As before, I recommend 6x or 5x fluorocarbon tippet. Of all the new technology that has been developed for fly fishing in the last 20 years, the single greatest game changer has been fluorocarbon tippet. It is virtually invisible to fish.  

Then attach the second fly using the Non-Slip Loop Knot. This knot can also be found in lesson 6 of the beginner tutorials.
 
When we set up our rigs, we will have our largest fly on the top and then work our way down to our smallest fly. This will insure that the front of the rig pulls the rest of the flies through the loop of your cast, with the lighter flies following behind it for a soft presentation.

Dry fly fishing is an equal mix of spotting and presentation—half spotting the best location for trout, and half presentation on how the flies get to that trout. In the advanced lessons, we will go into tracking down MONSTER trout, but for this lesson I want you to be comfortable picking the appropriate combinations for optimal success.

Remember, with the Drifthook Fly Fishing System, you have access to a seasonal chart in the download section of the Members Portal. It’s a good guide for selecting the most optimal flies to use during a particular time of the year.

The most successful months for using the Emerger Swing Fly Set are typically March through November. In the colder months, trout are less likely to chase a meal unless it is directly in front of them. That’s not saying they won’t take these patterns; it just means it will be harder to entice them than during the warmer seasons.
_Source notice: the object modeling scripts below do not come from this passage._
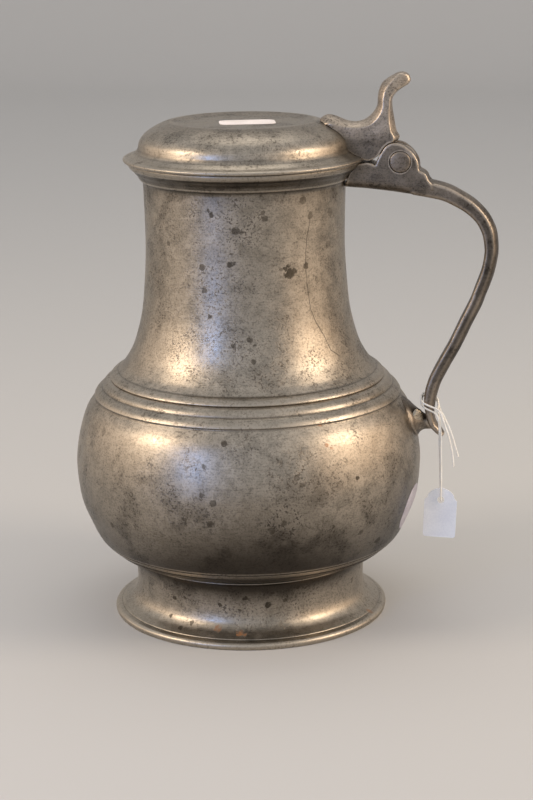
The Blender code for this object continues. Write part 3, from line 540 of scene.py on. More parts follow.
# %% Metals
def old_pewter(name, light, mid, dark, pit_share, gloss, tarnish_and_shade_stops=None, stained=False):
    """Pewter with clouds, mottling, pits, and edge wear with a painted highlight; gloss is its range of
    roughness.
    """
    material, tree, shader = new_material(name)
    place = add_node(tree, "ShaderNodeTexCoord").outputs["Object"]
    wear = add_node(tree, "ShaderNodeAttribute", attribute_name="wear").outputs["Fac"]

    # the patterns
    clouds = ranged(tree, noise_at(tree, place, CLOUD_SIZE, 3.0), 0.35, 0.68)
    mottle = noise_at(tree, place, MOTTLE_SIZE, 8.0, 0.68)
    smudge = ranged(tree, noise_at(tree, place, SMUDGE_SIZE, 6.0, 0.62), 0.48, 0.66)
    grain = noise_at(tree, place, GRAIN_SIZE, 3.0, 0.7)
    streaks = noise_at(tree, stretched(tree, place, (0, 38, 0), (160.0, 400.0, 2600.0)), 1.0, 3.0, 0.6)
    crossed = noise_at(tree, stretched(tree, place, (0, -52, 0), (110.0, 300.0, 2200.0)), 1.0, 3.0, 0.6)
    gathered = ranged(tree, noise_at(tree, place, SMUDGE_SIZE, 5.0, 0.6), 0.46, 0.64, 0.26, 0.7)
    if stained:
        gathered = more(tree, gathered, times(
            tree, spot_mask(tree, place, PITTED, 0.1), ranged(tree, mottle, 0.36, 0.58, 0.35, 1.0)))
    pitted = ranged(tree, noise_at(tree, place, PIT_SIZE, 3.0, 0.6), 0.56 - pit_share, 0.64 - pit_share)
    blots = ranged(tree, noise_at(tree, place, BLOT_SIZE, 6.0, 0.7, 0.4), 0.59, 0.64)
    dashes = ranged(tree, more(tree, streaks, crossed), 0.62, 0.69)
    pits = more(tree, times(tree, pitted, 0.85), times(tree, blots, 0.85))
    pits = times(tree, more(tree, pits, times(tree, dashes, 0.35)), gathered)

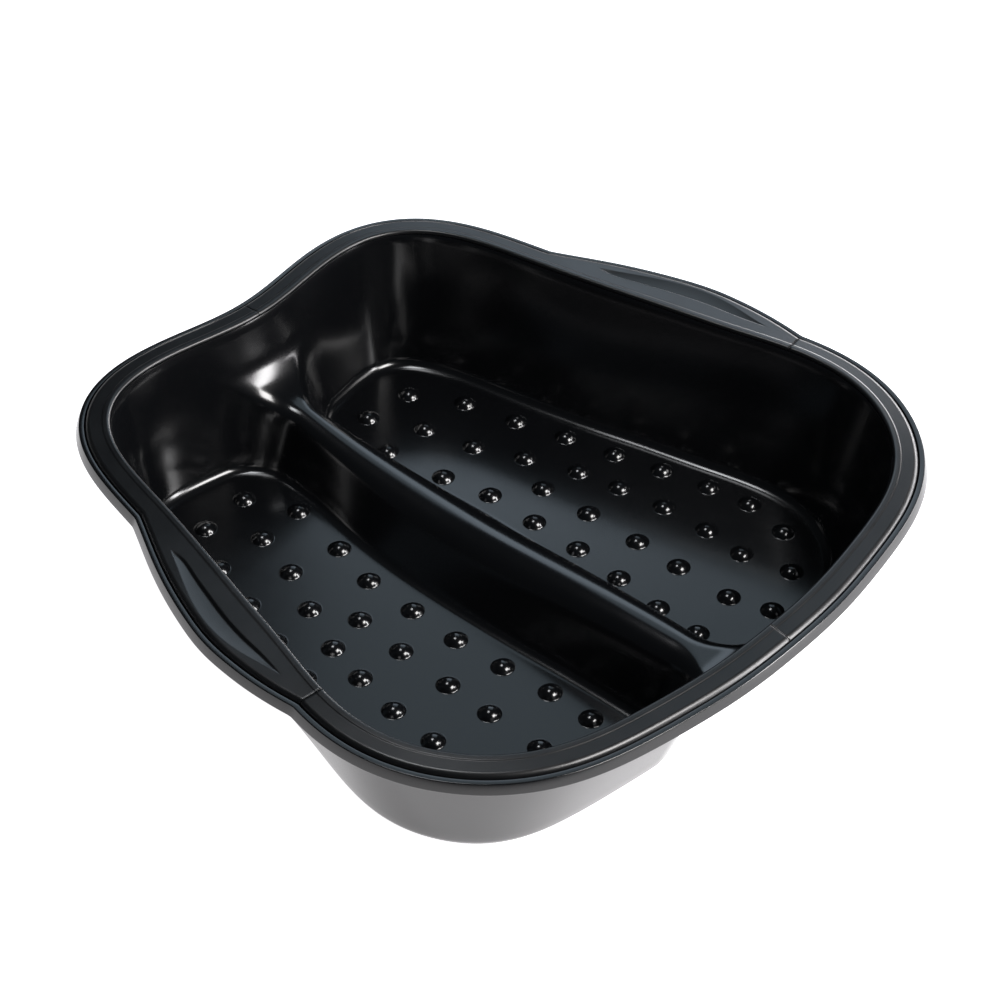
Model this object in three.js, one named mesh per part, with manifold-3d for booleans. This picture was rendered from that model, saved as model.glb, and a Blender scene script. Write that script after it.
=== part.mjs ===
import * as THREE from 'three';
import Module from 'manifold-3d';

const wasm = await Module();
wasm.setup();
const { Manifold, Mesh: ManifoldMesh } = wasm;

// Millimetres. X across, Y from the toe end (-Y) to the heel end (+Y), Z up from the floor the pads stand on.
const RIM_TOP_Z = 100.2; // inner edge of the rim, the highest line of the tub
const RIM_CENTRE_Y = -4;
const MIDDLE_Y = 0.356; // sets the whole part so that its box is centred on Y = 0
const RIM_SERIES = [200.17, -3.75, 12.11, 12.62, -14.53, -6.34, -3.19, -4.29, -0.94, 0.24, 0.54, 0.25, 0.26, 0.32, -0.16]; // radius of the rim's inner edge as a cosine series of the angle from +Y
const HANDLE_ANGLES = [0.955, 1.022, 1.123, 1.271, 1.422, 1.52, 1.6, 1.665, 1.735, 1.802, 1.872]; // where the handle flange widens the rim
const HANDLE_EXTRA = [0, 3.3, 7.9, 12.7, 15.3, 16.0, 15.1, 13.2, 10.1, 5.7, 0];
const WELL_FLOOR_Z = -94; // below the rim's inner edge, as all depths are from here on
const LINER_WALL = 2.0;
const SHELL_GAP = 0.4;
const TUB_WALL = 2.0;
const PLATE_GAP = 0.3;
const SEAM_GAP = 0.3;
const RIM_STATIONS = 54; // per half
const RIM_GATHER = 0.4; // how much closer the stations stand at the two ends than on average
const RIDGE_STATIONS = 19;

// Wells: floor corner line of the right well. The first column is the rim angle it faces.
const FLOOR_BY_ANGLE = [
  [0, 33, 160], [0.1, 40, 166.5], [0.2, 48, 172], [0.3, 62, 179.5], [0.4, 80, 185.3], [0.5, 97, 182], [0.6, 109.5, 170],
  [0.7, 117.5, 153], [0.8, 123, 132.5], [1.0, 131.5, 93], [1.2, 139, 57], [1.4, 147.5, 24], [1.6, 156, -10],
  [1.8, 165.5, -46], [2.0, 170.8, -85], [2.1, 168.5, -102], [2.2, 161.5, -119], [2.3, 151.5, -133.5], [2.4, 138, -144.5],
  [2.5, 123, -151.5], [2.6, 107, -155.8], [2.8, 68, -162], [2.92, 50, -161.8], [3.03, 39, -157.5], [Math.PI, 32, -149],
];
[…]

Let’s break down the months and the combos that we recommend starting with, so you can land MONSTER trout with your Emerger Swing Fly Box Set. We will focus on March through November. I want you to be successful on the water, and if you are lucky enough to be fishing in December and January, I recommend using a combo from your Nymph Frenzy Box Set. If you didn’t get a chance to go over these combos, they can be found in the previous lesson.
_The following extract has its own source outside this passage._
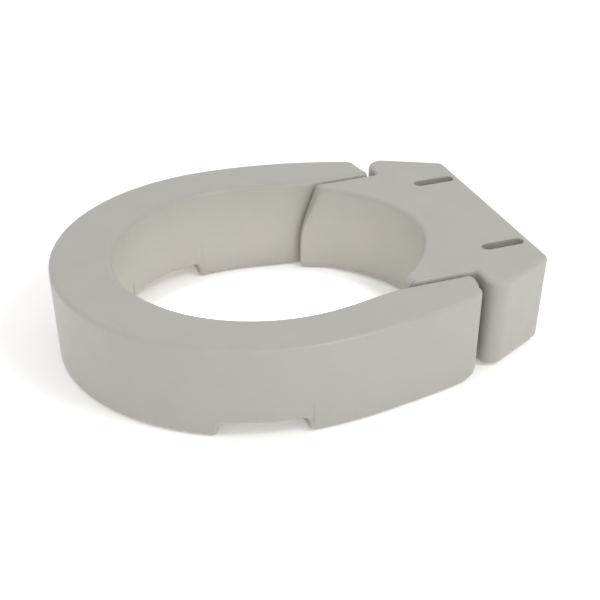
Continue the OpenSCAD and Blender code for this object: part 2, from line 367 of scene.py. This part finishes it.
def front_y(x):
    """The base's front edge: the rear arc, swept forward towards the horns."""
    return arc_y(x) - HORN_REACH * (max(0.0, x - HORN_FROM) / (TONGUE - HORN_FROM)) ** 2


def base_outline():
    """The base from above, anticlockwise from the middle of the rear arc."""
    last = TONGUE - HORN_R
    tip = Vector((TONGUE, front_y(TONGUE)))
    inside = Vector((TONGUE, BLOCK_FRONT_Y))
    front = Vector((BLOCK_FRONT, BLOCK_FRONT_Y))
    rear = Vector((BLOCK_REAR, REAR_Y))
    arc_steps = 30
    xs = [last * i / arc_steps for i in range(arc_steps - 2)]
    right = [Vector((x, front_y(x))) for x in xs]
    right += corner_arc(Vector((last, front_y(last))), tip, inside, HORN_R, 14)
    right += corner_arc(tip, inside, front, TONGUE_ROOT_R, 6)
    right += corner_arc(inside, front, rear, BLOCK_FRONT_R, 14)
    right += corner_arc(front, rear, Vector((0, REAR_Y)), BLOCK_REAR_R, 12)
    right.append(Vector((0, REAR_Y)))
    dense = []
    for a, b in zip(right, right[1:]):
        n = max(1, round((b - a).length / OUTLINE_SPACING))
        dense += [a.lerp(b, i / n) for i in range(n)]
    dense.append(right[-1])
    return dense + [Vector((-p.x, p.y)) for p in dense[-2:0:-1]]


def outline_normals(points):
    n = len(points)
    out = []
    for i in range(n):
        e = points[(i + 1) % n] - points[i - 1]
        out.append(Vector((-e.y, e.x)).normalized())
    return out


def slot_outline(side, grow):
    """A bolt slot's edge, grown outwards where its rim is rounded."""
    steps = 10
    half = SLOT_L / 2 - SLOT_W / 2
    r = SLOT_W / 2 + grow
    c = Vector((side * SLOT_X, SLOT_Y))
    rear = arc_points(c + Vector((0, half)), r, 0, 180, steps)
    front = arc_points(c - Vector((0, half)), r, 180, 360, steps)
    out = []
    pts = rear + front
    for a, b in zip(pts, pts[1:] + pts[:1]):
        n = max(1, round((b - a).length / SLOT_SPACING))
        out += [a.lerp(b, i / n) for i in range(n)]
    return out


def inside_polygon(p, polygon):
    inside = False
    for a, b in zip(polygon, polygon[1:] + polygon[:1]):
        if (a.y > p.y) != (b.y > p.y) and p.x < mix(a.x, b.x, (p.y - a.y) / (b.y - a.y)):
            inside = not inside
    return inside


def far_from(p, loops, gap):
    return all((p - q).length > gap for loop in loops for q in loop)


def cap(bm, outline, holes, z):
    """A flat face with holes, in near-even triangles."""
    spacing, row_pitch, clear = 7.0, 0.87, 0.55
    loops = [outline] + holes
    points, edges = [], []
    for loop in loops:
        start = len(points)
        points += loop
        edges += [(start + i, start + (i + 1) % len(loop)) for i in range(len(loop))]
    xs, ys = [p.x for p in outline], [p.y for p in outline]
    rows = int((max(ys) - min(ys)) / spacing)
    cols = int((max(xs) - min(xs)) / spacing)
    for r in range(rows + 1):
        for c in range(cols + 1):
            p = Vector((min(xs) + (c + 0.5 * (r % 2)) * spacing, min(ys) + r * spacing * row_pitch))
            if inside_polygon(p, outline) and far_from(p, loops, clear * spacing):
                if not any(inside_polygon(p, h) for h in holes):
                    points.append(p)
    verts, _, faces, _, _, _ = delaunay_2d_cdt(points, edges, [], 0, 1e-6)
    made = [bm.verts.new((v.x, v.y, z)) for v in verts]
    for f in faces:
        mid = sum((verts[i] for i in f), Vector((0, 0))) / 3
        if inside_polygon(mid, outline) and not any(inside_polygon(mid, h) for h in holes):
            bm.faces.new([made[i] for i in f])
    for v in [v for v in made if not v.link_faces]:
        bm.verts.remove(v)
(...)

With the Drifthook Fly Fishing System, we start with a larger indicator pattern as the first fly, followed by an Emerger or smaller dry fly on the tail.

The reason behind this is that you have a good visual key on the larger fly. Most of the time the trout is going to take your second fly. So we use the first fly not only as bait but also as an indicator (similar to your bobber when nymphing).

MARCH and APRIL

During the warmer days in March is when you will start to see hatches on the water. Mayflies and Midges are the most productive during these beautiful days on the water. Towards the end of April, you might start seeing Caddis patterns as well.
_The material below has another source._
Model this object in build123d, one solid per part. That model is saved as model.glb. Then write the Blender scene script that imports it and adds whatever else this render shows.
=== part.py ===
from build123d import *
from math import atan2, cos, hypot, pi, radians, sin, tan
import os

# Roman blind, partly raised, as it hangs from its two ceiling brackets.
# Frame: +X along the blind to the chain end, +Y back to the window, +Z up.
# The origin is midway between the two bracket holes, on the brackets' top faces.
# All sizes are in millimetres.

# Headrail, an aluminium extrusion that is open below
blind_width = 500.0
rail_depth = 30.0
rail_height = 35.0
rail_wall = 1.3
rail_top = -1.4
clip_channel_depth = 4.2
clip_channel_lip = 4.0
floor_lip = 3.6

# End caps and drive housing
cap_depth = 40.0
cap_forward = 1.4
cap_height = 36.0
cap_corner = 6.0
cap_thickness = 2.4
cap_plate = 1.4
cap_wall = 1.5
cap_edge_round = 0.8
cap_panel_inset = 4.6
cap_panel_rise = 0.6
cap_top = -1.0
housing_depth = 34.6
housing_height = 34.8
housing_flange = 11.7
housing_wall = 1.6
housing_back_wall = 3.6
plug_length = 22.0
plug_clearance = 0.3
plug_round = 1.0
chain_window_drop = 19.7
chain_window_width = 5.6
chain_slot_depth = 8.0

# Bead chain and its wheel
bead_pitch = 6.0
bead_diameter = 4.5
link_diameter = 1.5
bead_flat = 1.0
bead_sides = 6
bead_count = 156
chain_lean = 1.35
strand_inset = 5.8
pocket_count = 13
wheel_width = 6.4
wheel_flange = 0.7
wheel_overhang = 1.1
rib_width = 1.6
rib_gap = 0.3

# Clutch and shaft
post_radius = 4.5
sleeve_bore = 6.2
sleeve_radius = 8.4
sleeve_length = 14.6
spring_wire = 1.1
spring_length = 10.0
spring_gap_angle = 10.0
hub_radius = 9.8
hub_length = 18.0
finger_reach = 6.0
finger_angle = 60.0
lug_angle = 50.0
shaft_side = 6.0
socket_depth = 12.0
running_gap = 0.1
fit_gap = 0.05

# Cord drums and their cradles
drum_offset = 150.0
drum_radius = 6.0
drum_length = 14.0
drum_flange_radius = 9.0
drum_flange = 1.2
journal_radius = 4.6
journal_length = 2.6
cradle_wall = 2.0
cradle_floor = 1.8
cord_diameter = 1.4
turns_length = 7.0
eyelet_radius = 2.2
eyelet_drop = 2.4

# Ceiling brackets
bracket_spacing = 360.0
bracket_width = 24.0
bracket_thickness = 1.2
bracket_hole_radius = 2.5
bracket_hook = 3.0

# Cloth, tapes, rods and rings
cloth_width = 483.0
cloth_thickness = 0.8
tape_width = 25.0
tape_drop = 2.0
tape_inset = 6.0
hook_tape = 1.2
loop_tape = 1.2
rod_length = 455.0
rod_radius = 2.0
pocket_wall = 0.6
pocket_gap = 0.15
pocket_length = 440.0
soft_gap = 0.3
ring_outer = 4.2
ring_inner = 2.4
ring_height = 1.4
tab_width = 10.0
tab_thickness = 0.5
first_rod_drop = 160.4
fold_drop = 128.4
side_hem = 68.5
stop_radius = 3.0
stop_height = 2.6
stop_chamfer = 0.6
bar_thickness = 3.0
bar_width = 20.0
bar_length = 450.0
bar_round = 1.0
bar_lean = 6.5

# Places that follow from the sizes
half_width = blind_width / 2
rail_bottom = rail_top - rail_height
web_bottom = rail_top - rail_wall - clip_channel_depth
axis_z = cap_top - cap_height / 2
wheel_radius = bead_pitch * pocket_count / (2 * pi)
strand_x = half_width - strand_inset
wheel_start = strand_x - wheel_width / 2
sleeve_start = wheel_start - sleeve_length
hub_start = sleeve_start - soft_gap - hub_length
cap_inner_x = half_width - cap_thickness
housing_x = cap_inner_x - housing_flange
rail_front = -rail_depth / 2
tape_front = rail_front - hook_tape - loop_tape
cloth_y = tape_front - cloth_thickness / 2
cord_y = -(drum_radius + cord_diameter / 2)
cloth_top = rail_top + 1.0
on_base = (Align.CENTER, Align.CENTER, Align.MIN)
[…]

During the spring season, you will start to see water levels rising with spring runoff. Typically the trout will be pushed to the banks for feeding, so look for hatches in the clearer waters next to the bank.

To set up our rigs for this time of year, we will start with a larger Mayfly pattern followed by a Midge or an Emerger Mayfly pattern. If you’re new on the water, make sure the first pattern is one that you can easily see. Because most of the fish that you catch will be on the second fly, you will need to easily be able to see if the first fly makes any natural movement that could represent a subtle take from a MONSTER trout.

Top Fly
Mayflies:
Parachute Adams, #14
Trico Dun, #18

Caddis Patterns:
E-Z- Caddis — Olive, #16
Hot Wing Caddis — Olive, #16 or #18

Bottom Fly
Midges:
CDC Midge Pupa — Olive
Crystal Midge — Black
Crystal Midge — Olive

Mayflies:
Baetis Barr Emergers — Plain
Barr Emergers BWO Bead-head
RS2 Emerger — Olive
RS2 Emerger — Gray
Last Chance Cripple BWO
Baetis Dun


MAY, JUNE, JULY

The runoff water should be receding by the warmer months and the hatches should be more prevalent.
The Caddis should now be out in full force, along with Mayflies and Midges. Starting in June, you will find Pale Morning Dun Mayfly hatches. PMDs typically hatch in late morning, so if you are on the water early, start with Midges and Caddis and work your way into the PMDs when you see them off the water.

Top Fly
Parachute Adams    
E-Z Caddis — Olive
Hot Wing Caddis — Olive
Elk Hair Caddis CDC — Olive
Graphic Caddis Pupa — Green
Spotlight Caddis Emerger — Olive

Bottom Fly
Midge Patterns:
CDC Midge Pupa — Olive
CDC Midge Pupa — Red
Crystal Midge — Black
Crystal Midge — Olive

Mayfly Patterns:
RS2 Emerger — Olive
PMD — Pale Yellow
PMD — Pale Yellow
Comparadun PMD
PMD Spinner — Olive
Barr Emerger PMD


AUGUST, SEPTEMBER, OCTOBER

Some say that these three months can produce the most successful dry fly fishing of the year. Longer days leading into cooler nights usually means numerous hatches of species. In the Mayfly category, you have all three sets that the Drifthook Fly Fishing System uses hatching throughout the day—PMDs, Tricos, and BWOs.

If you remember from the previous lessons, we like to adjust our pattern color based on seasonality. During these months, we are moving away from our green-colored patterns into our natural and reddish-tone patterns for optimal success.

Top Fly
E-Z- Caddis — Tan
Hot Wing Caddis — Tan
Elk Hair Caddis CDC — Tan
Goddard Caddis — Natural
Graphic Caddis Pupa — Tan
CDC Caddis Emerger
Spotlight Caddis Emerger — Tan

Bottom Fly
Midges:
CDC Midge Pupa — Red
Crystal Midge — Black

Mayflies:
RS2 Emerger — Gray
Trico Dun
Trico Spinners
PMD — Pale Yellow
Comparadun PMD
Barr Emerger PMD
Last Chance Cripple BWO
Last Chance Cripple Callibaetis — Brown    
Baetis Barr Emerger — Plain
Barr Emergers BWO Bead-head
Baetis Dun

So that might seem like a lot to remember, but don’t worry, you don’t have to. Just download your seasonal guide, and follow the patterns in your labeled boxes.

You can see that the bars on the graph represent the color of the fly. So if you don’t remember what a pattern is called, you can always just find the species that matches the month that you are in and look for a corresponding color.

And it’s worth repeating: Remember the “Green Yellow Red” stoplight approach regarding fly colors: Green in spring, Yellow in summer, and Red in fall and winter.